##### Stored rows
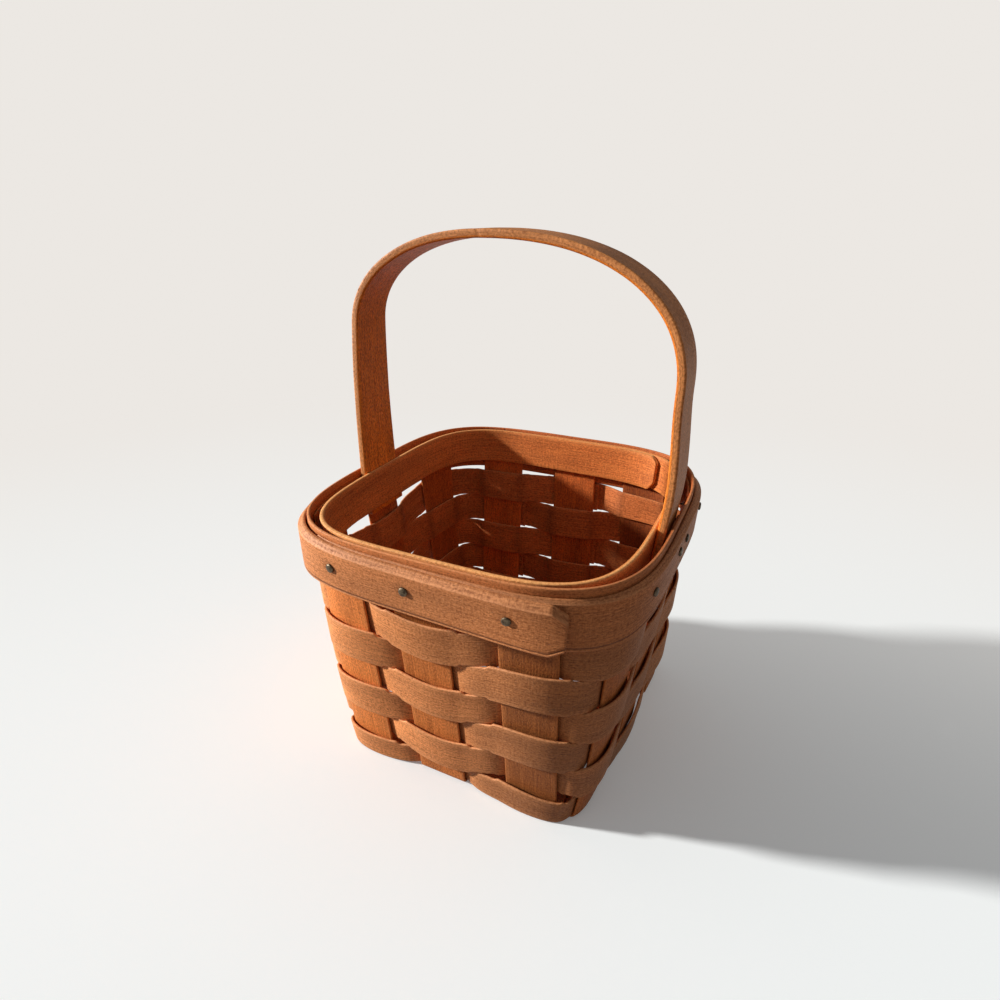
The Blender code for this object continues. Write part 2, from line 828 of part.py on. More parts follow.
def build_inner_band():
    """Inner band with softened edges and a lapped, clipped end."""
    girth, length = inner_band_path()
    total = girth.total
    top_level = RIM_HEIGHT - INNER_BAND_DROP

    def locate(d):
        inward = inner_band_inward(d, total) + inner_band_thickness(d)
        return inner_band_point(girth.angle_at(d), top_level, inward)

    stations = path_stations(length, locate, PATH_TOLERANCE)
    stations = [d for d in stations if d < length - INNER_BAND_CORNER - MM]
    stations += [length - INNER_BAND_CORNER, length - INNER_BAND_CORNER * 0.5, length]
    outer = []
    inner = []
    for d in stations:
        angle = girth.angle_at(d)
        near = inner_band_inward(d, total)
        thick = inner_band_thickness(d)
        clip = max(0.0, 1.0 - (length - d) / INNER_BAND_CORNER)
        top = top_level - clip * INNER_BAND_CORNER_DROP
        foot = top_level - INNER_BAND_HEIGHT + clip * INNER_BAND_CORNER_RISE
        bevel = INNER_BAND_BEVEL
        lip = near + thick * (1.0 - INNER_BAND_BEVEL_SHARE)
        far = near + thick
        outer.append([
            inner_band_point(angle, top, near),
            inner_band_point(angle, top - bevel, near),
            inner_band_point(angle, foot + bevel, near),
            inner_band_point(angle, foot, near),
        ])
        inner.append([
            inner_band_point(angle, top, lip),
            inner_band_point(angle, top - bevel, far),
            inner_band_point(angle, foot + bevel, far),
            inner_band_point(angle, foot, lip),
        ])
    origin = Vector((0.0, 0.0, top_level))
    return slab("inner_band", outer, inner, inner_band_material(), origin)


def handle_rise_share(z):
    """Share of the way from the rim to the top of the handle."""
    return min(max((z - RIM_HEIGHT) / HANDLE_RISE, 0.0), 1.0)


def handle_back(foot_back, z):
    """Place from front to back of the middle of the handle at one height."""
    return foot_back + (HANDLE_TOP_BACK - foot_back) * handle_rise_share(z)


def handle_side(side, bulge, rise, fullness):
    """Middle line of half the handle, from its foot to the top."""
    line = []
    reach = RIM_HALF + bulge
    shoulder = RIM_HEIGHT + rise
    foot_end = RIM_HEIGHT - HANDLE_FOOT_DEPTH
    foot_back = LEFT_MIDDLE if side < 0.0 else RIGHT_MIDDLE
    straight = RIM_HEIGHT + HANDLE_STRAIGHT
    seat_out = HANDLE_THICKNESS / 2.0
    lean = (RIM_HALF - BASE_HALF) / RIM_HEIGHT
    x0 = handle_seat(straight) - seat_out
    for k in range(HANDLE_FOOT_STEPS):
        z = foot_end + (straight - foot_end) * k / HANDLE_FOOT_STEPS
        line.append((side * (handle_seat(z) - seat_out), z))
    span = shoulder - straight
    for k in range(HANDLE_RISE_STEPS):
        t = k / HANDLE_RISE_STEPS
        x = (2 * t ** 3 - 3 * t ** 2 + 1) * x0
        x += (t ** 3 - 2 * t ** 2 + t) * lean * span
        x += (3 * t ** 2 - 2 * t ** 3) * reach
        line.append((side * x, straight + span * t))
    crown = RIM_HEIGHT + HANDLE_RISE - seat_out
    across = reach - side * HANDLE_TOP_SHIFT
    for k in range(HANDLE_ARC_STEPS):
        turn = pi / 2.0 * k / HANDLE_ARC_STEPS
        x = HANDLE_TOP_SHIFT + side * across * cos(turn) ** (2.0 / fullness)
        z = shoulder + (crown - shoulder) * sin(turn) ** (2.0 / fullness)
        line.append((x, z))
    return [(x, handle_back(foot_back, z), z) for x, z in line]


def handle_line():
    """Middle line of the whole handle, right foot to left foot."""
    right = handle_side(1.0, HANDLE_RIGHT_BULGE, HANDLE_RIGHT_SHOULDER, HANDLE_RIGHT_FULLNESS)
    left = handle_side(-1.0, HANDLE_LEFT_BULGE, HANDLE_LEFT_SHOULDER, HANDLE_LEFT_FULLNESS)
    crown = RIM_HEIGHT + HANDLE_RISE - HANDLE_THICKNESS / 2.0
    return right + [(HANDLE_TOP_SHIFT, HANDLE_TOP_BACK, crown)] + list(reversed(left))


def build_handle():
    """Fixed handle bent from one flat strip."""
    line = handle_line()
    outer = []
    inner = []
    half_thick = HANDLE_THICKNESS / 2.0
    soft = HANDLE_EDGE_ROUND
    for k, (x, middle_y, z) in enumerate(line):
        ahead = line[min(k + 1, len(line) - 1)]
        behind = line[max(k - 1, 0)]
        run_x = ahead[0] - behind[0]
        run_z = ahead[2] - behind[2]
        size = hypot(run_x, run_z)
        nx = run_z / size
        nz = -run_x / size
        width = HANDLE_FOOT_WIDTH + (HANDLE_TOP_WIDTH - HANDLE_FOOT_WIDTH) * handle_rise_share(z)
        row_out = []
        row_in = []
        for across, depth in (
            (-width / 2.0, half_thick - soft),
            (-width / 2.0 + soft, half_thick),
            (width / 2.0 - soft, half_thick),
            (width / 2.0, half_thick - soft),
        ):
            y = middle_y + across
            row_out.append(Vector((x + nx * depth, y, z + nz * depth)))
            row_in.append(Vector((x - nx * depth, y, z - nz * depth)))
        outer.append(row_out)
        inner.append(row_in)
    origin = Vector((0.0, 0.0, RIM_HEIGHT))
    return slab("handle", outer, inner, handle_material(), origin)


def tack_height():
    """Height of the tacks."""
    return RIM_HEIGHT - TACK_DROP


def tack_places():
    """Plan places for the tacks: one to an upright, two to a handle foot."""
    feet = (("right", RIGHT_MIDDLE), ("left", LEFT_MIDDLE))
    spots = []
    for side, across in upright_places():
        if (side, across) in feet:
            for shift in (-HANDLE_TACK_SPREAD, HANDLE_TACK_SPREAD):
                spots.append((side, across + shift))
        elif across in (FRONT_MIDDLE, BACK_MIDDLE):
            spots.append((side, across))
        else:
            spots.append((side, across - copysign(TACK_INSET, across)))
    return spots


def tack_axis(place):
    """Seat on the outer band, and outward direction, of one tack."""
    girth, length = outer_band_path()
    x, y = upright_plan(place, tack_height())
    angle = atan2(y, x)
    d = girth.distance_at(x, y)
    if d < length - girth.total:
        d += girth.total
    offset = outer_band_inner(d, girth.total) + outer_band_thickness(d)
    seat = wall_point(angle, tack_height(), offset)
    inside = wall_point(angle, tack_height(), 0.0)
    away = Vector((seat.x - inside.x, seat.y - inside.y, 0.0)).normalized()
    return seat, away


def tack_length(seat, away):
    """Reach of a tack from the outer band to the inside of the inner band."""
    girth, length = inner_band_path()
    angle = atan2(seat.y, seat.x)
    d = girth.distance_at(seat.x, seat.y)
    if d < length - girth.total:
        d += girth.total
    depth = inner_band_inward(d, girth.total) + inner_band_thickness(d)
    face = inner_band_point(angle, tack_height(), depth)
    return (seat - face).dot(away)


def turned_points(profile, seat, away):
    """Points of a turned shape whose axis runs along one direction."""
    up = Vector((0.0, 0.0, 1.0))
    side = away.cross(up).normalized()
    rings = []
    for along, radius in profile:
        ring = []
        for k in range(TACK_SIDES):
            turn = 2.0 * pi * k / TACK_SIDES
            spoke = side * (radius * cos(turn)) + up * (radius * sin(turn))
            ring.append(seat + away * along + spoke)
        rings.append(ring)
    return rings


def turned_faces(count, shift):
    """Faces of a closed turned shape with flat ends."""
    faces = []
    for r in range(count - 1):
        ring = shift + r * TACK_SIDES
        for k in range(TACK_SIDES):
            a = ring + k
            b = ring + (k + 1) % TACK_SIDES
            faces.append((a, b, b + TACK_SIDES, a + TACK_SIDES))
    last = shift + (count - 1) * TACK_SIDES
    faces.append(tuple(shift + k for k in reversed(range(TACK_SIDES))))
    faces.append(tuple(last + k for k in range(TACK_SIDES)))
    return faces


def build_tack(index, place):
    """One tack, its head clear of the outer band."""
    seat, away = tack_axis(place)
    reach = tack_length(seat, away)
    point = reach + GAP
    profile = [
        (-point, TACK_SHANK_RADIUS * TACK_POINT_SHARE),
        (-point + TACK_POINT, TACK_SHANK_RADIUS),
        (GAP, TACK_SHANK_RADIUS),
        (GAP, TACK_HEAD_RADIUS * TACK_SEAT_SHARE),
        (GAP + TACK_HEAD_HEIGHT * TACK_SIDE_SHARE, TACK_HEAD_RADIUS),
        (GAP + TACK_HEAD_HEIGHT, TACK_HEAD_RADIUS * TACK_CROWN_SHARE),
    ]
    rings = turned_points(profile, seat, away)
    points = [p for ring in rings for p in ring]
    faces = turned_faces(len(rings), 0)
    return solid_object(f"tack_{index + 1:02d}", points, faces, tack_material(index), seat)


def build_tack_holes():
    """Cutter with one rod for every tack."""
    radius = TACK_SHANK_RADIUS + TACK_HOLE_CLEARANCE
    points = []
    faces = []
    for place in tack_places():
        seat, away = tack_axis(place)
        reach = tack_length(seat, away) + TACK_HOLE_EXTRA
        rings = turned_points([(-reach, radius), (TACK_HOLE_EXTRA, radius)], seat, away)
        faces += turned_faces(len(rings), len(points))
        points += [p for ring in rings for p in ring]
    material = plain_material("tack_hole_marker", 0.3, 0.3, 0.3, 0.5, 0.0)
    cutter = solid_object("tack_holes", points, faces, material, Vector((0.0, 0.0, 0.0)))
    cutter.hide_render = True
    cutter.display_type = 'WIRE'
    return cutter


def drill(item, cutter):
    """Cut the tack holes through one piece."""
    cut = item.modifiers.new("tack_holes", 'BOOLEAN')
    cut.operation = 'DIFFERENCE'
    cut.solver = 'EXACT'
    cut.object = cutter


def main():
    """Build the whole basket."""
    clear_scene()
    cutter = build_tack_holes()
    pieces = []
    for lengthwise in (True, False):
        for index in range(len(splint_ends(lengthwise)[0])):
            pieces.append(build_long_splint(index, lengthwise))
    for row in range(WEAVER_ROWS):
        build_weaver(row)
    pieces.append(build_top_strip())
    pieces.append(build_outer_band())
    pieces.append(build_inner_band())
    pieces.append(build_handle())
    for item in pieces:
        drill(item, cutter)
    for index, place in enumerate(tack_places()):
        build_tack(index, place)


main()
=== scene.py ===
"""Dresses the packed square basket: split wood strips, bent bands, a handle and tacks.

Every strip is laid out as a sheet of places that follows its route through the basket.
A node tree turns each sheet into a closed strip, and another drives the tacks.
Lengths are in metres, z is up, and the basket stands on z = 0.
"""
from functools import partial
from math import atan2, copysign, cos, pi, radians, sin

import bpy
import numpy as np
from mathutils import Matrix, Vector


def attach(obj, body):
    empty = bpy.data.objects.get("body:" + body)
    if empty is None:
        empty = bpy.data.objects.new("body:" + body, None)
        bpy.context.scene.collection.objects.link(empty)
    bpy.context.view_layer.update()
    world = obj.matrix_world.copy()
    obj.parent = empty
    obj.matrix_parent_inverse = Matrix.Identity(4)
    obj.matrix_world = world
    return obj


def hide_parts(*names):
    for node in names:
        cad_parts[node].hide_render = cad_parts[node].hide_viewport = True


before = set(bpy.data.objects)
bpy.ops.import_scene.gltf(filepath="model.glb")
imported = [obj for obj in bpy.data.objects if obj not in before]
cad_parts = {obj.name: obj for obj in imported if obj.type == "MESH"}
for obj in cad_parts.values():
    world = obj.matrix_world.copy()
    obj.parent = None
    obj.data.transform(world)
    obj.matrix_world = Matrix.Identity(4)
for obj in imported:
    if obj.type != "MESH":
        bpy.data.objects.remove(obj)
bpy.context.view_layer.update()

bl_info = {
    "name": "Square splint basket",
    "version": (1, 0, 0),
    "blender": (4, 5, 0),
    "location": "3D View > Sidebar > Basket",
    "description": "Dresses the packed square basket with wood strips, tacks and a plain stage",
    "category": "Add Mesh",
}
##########
##### Stored rows
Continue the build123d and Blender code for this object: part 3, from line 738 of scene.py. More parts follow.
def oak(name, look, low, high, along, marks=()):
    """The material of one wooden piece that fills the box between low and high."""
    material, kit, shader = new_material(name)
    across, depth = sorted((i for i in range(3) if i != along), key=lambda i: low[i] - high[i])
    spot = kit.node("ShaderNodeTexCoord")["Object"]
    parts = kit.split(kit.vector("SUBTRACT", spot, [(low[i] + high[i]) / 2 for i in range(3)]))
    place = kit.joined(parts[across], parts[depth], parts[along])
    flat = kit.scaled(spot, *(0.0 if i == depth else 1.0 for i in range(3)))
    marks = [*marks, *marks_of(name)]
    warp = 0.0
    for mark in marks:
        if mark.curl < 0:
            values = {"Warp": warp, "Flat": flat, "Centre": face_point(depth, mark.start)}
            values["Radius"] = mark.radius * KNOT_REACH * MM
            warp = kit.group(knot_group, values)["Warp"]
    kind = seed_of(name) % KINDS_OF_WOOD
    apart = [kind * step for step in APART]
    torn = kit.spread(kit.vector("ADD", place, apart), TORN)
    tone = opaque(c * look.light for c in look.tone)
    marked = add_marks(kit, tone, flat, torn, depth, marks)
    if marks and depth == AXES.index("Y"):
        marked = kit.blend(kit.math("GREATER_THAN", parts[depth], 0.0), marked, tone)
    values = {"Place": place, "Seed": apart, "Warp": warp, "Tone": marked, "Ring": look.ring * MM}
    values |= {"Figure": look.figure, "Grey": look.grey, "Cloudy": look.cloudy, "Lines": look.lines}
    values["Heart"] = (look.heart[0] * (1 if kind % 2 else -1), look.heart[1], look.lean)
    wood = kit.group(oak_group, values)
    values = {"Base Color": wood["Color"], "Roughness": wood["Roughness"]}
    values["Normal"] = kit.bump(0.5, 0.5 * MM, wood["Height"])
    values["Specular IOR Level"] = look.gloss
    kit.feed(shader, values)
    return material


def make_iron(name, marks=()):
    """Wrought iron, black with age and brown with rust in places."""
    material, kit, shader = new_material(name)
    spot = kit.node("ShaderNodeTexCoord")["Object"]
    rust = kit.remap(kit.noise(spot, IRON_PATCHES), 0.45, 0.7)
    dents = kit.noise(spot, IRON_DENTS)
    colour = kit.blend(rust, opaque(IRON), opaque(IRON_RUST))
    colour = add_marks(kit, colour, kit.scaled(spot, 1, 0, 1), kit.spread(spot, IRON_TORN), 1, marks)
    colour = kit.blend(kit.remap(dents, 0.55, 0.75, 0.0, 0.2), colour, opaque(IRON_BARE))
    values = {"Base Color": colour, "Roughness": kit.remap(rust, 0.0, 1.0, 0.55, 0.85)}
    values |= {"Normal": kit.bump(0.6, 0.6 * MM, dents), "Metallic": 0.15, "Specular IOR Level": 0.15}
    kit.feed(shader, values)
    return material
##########
The problem ▸ Begin at the line that has "clear_scene()", stop after the line that has "from math import", and repeat exactly those lines, nothing more.

Answer to the exercise ▸
    clear_scene()
    cutter = build_tack_holes()
    pieces = []
    for lengthwise in (True, False):
        for index in range(len(splint_ends(lengthwise)[0])):
            pieces.append(build_long_splint(index, lengthwise))
    for row in range(WEAVER_ROWS):
        build_weaver(row)
    pieces.append(build_top_strip())
    pieces.append(build_outer_band())
    pieces.append(build_inner_band())
    pieces.append(build_handle())
    for item in pieces:
        drill(item, cutter)
    for index, place in enumerate(tack_places()):
        build_tack(index, place)


main()
=== scene.py ===
"""Dresses the packed square basket: split wood strips, bent bands, a handle and tacks.

Every strip is laid out as a sheet of places that follows its route through the basket.
A node tree turns each sheet into a closed strip, and another drives the tacks.
Lengths are in metres, z is up, and the basket stands on z = 0.
"""
from functools import partial
from math import atan2, copysign, cos, pi, radians, sin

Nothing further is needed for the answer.